Abstract: To quantitatively assess the impact of drought on water shortage and industrial loss in urban areas, the urban drought index (CWSI) is constructed based on the water balance principle to calculate the regional available water supply and water demand of different industrial types under varying water inflow frequency on a monthly scale. The Zhuzhou segment of Xiangjiang River with surface runoff as the water supply source is selected as the research area. The monthly regional water shortage and drought index (CWSI) of Zhuzhou segment from 1960 to 2018 were calculated from the perspectives of water shortage and water withdrawal difficulty. Moreover, the response relationship between water shortage and drought loss is obtained by using HARA (Hyperbolic Absolute Risk Aversion) function, which is commonly used in the field of economics, to reflect the relationship between economic benefits and water consumption. On this basis, a dynamic optimization model of water shortage allocation based on optimal benefits is constructed to calculate the water shortage allocation of various industries under different drought degrees. The drought quota method is used to verify the allocation results, and then the drought loss corresponding to water shortage is calculated. According to the change of CWSI, the drought loss of various industries under different drought degrees is calculated. Based on the curve of annual average drought loss, the dynamic drought loss curve of typical years can be acquired according to the current monthly water change and the previous water shortage.

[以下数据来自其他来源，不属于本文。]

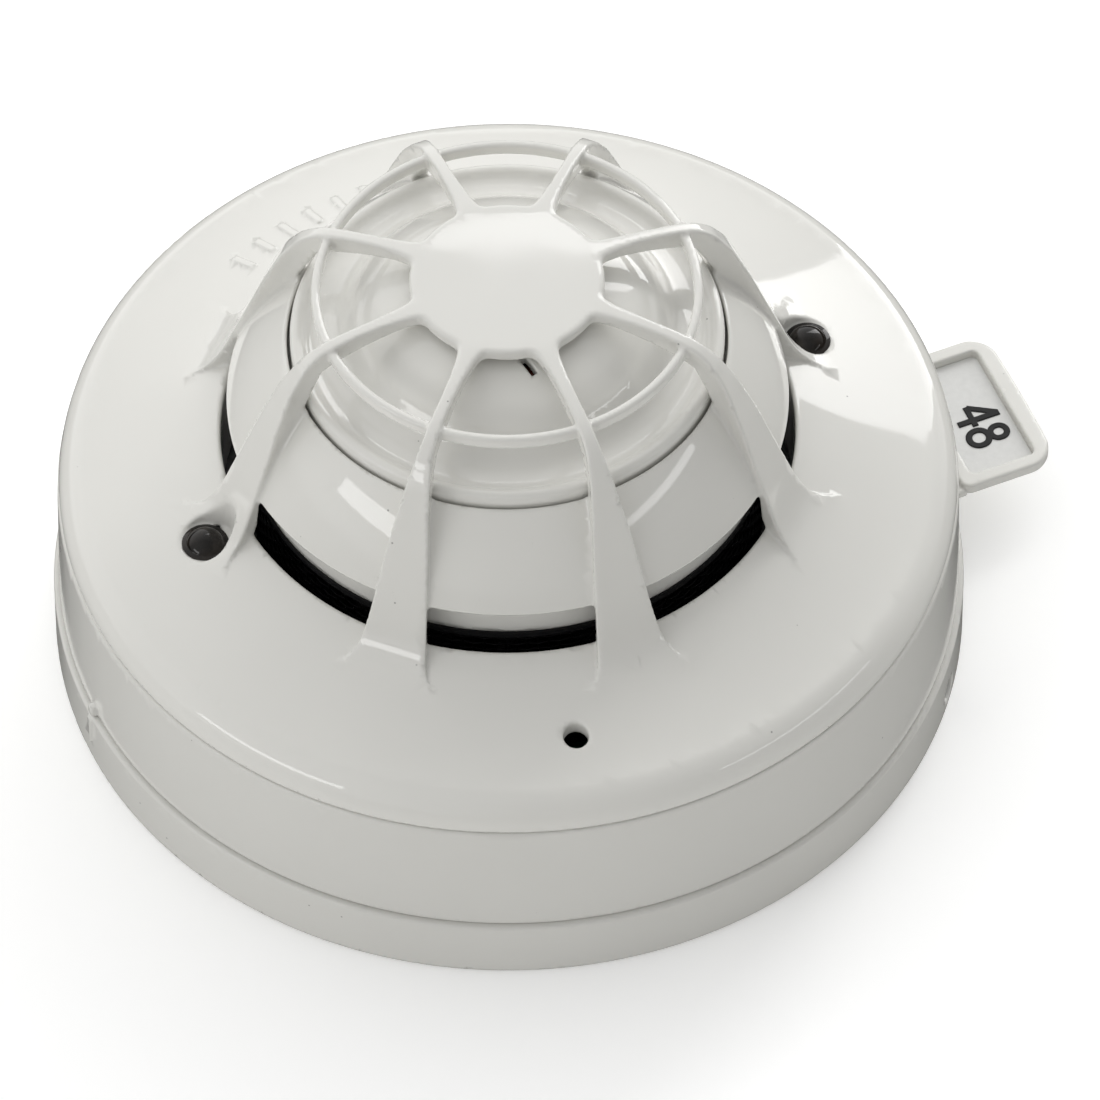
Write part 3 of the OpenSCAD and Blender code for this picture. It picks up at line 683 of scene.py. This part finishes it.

The results demonstrate that urban drought is of high marginal loss and low frequency, which conforms to the change law of water shortage and drought loss based on HARA function. The research findings offer theoretical basis for urban drought risk assessment, early warning and drought quota management.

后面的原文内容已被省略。